What confuses you is that my arguments and my approach are different from what you are used to; in other words, the trouble is that I am independent. By this I mean, on the one hand, that I do not belong to any organization and always speak only for myself, and on the other hand, that I have great confidence in Lessing’s selbstdenken [thinking for oneself] for which, I think, no ideology, no public opinion, and no “convictions” can ever be a substitute.

Arendt recognized that thinking could turn the thinker into a pariah. But that is the role she adopted.

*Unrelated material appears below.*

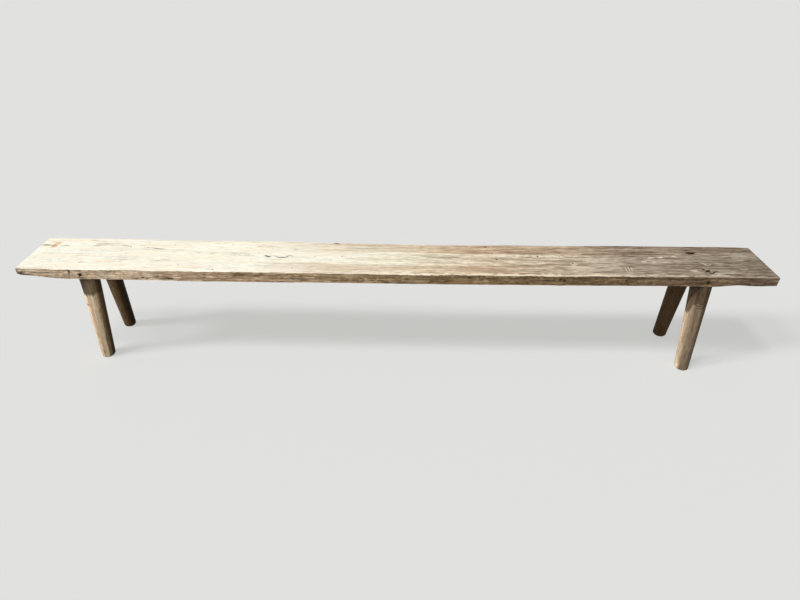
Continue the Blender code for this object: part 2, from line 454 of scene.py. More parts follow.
def in_metres(table):
    """The lengths of a table in metres instead of millimetres. Names stay as they are."""
    if isinstance(table, tuple):
        return tuple(in_metres(part) for part in table)
    return table if isinstance(table, str) else table / 1000


# Face, width, depth and course
CRACKS = in_metres((
    ("top", 4.6, 10, ((-1485, 73.5), (-1452, 72.5), (-1424, 73.5))),
    ("top", 2.4, 5, ((-1388, 70.8), (-1368, 71.6), (-1346, 70.6))),
    ("top", 3, 5, ((-1134, 74.4), (-1116, 73.6), (-1096, 72.8))),
    ("top", 4.4, 6, ((-1040, 64), (-995, 59), (-966, 54), (-945, 51))),
    ("top", 5.6, 7, ((-530, 15), (-521, 8), (-512, 1), (-500, 11))),
    ("top", 4.4, 6, ((-500, 11), (-484, 6), (-468, -2.5), (-444, -3), (-430, 12), (-412, 6))),
    ("top", 5.6, 10, ((1195, -46), (1205, -56), (1213, -67), (1219, -78), (1230, -74), (1248, -61))),
    ("top", 5.6, 10, ((1195, -76), (1211, -63), (1229, -50))),
    ("top", 8.5, 15, ((1186, 80), (1201, 79.4), (1217, 74))),
    ("top", 1.5, 5, ((-1246, -57), (-1236, -55.5), (-1224, -56))),
    ("top", 1.2, 4, ((1480, -21), (1430, -19), (1385, -20.5))),
    ("top", 1, 4, ((1480, 62), (1440, 64), (1412, 63))),
    ("top", 1.2, 5, ((-1480, -33), (-1448, -34), (-1420, -32.5))),
    ("front", 2.6, 7, ((-1263, 444), (-1266, 425), (-1263, 402))),
    ("front", 2, 5, ((-1262, 424), (-1247, 421.5), (-1232, 418))),
    ("front", 1.8, 5, ((860, 425), (905, 423.5), (960, 421))),
    ("front", 1.6, 5, ((-730, 414), (-650, 417), (-560, 416.5))),
    ("front", 1.4, 4, ((120, 416), (230, 419), (330, 417.5))),
    ("under", 1.6, 8, ((-700, -23), (-350, -19), (-50, -25), (260, -21))),
    ("under", 1.2, 6, ((480, 42), (730, 38), (930, 41))),
))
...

Reading Arendt in Our Culture

On Arendt’s terms, one of the most dangerous characteristics of our culture is its propensity to intellectual and social conformism on a vast scale. Mass conformism is, Arendt argued, a precondition for totalitarianism. In some ways it is reassuring to see American liberalism take an interest in totalitarianism. As François Furet observed, this has not always been so. During the 1970s and 1980s there was a dearth of such interest, in spite of the reality of the USSR. Yet those genuinely interested in totalitarianism and looking for guidance from Arendt should bear in mind that Arendt did not wish to teach others to subscribe to a political tradition. For Arendt, thinking needs “no pillars and props, no standards and traditions to move freely without crutches over unfamiliar terrain.”  Thinking extends beyond the elite of the culture’s flagship publications: “every human being has a need to think.” Arendt’s exhortation for all human beings to think independently, even to the point of social ostracism or pariah status, remains the best counterpoison to mass conformism.